Goal → Out of the lines below, please list those that hold the string "bodies".
────────
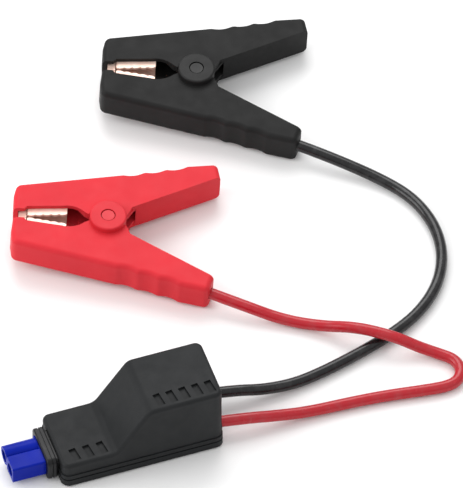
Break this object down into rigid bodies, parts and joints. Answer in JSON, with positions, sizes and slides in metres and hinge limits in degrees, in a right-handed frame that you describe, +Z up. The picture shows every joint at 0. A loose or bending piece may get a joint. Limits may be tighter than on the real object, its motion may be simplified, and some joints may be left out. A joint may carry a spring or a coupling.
{
  "type": "jumper clamp lead set",
  "caption": "Lead set of a jump starter: two-bore polarised plug, stepped control module and two flexible leads, red and black, ending in sprung clamps with toothed copper jaws.",
  "frame": {"origin": "middle of the control module's flat base, on the surface the set lies on", "axes": "+Z up from the surface; -X along the plug, away from the module; the leads leave towards +X and the clamps lie on the +Y side"},
  "size_m": [0.2444, 0.2482, 0.039],
  "materials": {
    "cover_black": "satin, fine moulded grain",
    "tray_black": "satin, fine moulded grain",
    "steel": "zinc-plated steel",
    "collar_black": "matt",
    "plug_blue": "moulded, semi-gloss",
    "contact_brass": "turned",
    "board_green": "solder mask",
    "relay_case": "moulded",
    "buzzer_black": "moulded",
    "capacitor_can": "sleeved can",
    "chip_black": "moulded epoxy",
    "grommet_black": "matt",
    "tinned_copper": "tin-plated",
    "lead_red": "silicone, glossy",
    "lead_black": "silicone, glossy",
    "clamp_red": "satin, fine grain",
    "clamp_black": "satin, fine grain",
    "cap_red": "satin",
    "cap_black": "satin",
    "pin_red": "satin",
    "pin_black": "satin",
    "jaw_copper": "copper-plated, pressed",
    "spring_steel": "spring wire"
  },
  "bodies": {
    "lead_set": {"black_crimp_barrel": "tinned_copper", "black_lead": "lead_black", "black_lead_grommet": "grommet_black", "black_lead_inner_end": "lead_black", "black_lead_lug": "tinned_copper", "black_lead_tail": "lead_black", "black_lower_jaw": "jaw_copper", "black_lower_jaw_screws": "steel", "black_lower_shell": "clamp_black", "black_pivot_caps": "cap_black", "black_pivot_pin": "pin_black", "black_torsion_spring": "spring_steel", "bottom_tray": "tray_black", "buzzer": "buzzer_black", "collar_boot": "collar_black", "control_chip": "chip_black", "cover_screws": "steel", "filter_capacitor": "capacitor_can", "main_board": "board_green", "negative_contact": "contact_brass", "negative_inner_wire": "lead_black", "plug_housing": "plug_blue", "positive_contact": "contact_brass", "positive_inner_wire": "lead_red", "power_relay": "relay_case", "red_crimp_barrel": "tinned_copper", "red_lead": "lead_red", "red_lead_grommet": "grommet_black", "red_lead_inner_end": "lead_red", "red_lead_lug": "tinned_copper", "red_lead_tail": "lead_red", "red_lower_jaw": "jaw_copper", "red_lower_jaw_screws": "steel", "red_lower_shell": "clamp_red", "red_pivot_caps": "cap_red", "red_pivot_pin": "pin_red", "red_torsion_spring": "spring_steel", "top_cover": "cover_black"},
    "red_jaw": {"red_upper_shell": "clamp_red", "red_upper_jaw": "jaw_copper", "red_upper_jaw_screws": "steel"},
    "black_jaw": {"black_upper_shell": "clamp_black", "black_upper_jaw": "jaw_copper", "black_upper_jaw_screws": "steel"}
  },
  "joints": [
    {"name": "red_clamp_hinge", "type": "hinge", "parent": "lead_set", "child": "red_jaw", "pos_m": [0.0272, 0.1188, 0.0117], "axis": [-0.0312, 0.0523, -0.9981], "range_deg": [0, 36], "stiffness_Nm_per_rad": 0.8, "springref_deg": -34.38, "deforming": ["red_torsion_spring"]},
    {"name": "black_clamp_hinge", "type": "hinge", "parent": "lead_set", "child": "black_jaw", "pos_m": [0.0971, 0.1933, 0.0117], "axis": [-0.0312, 0.0523, -0.9981], "range_deg": [0, 36], "stiffness_Nm_per_rad": 0.8, "springref_deg": -34.38, "deforming": ["black_torsion_spring"]}
  ]
}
────────
Reply to the task →
Break this object down into rigid bodies, parts and joints. Answer in JSON, with positions, sizes and slides in metres and hinge limits in degrees, in a right-handed frame that you describe, +Z up. The picture shows every joint at 0. A loose or bending piece may get a joint. Limits may be tighter than on the real object, its motion may be simplified, and some joints may be left out. A joint may carry a spring or a coupling.
  "bodies": {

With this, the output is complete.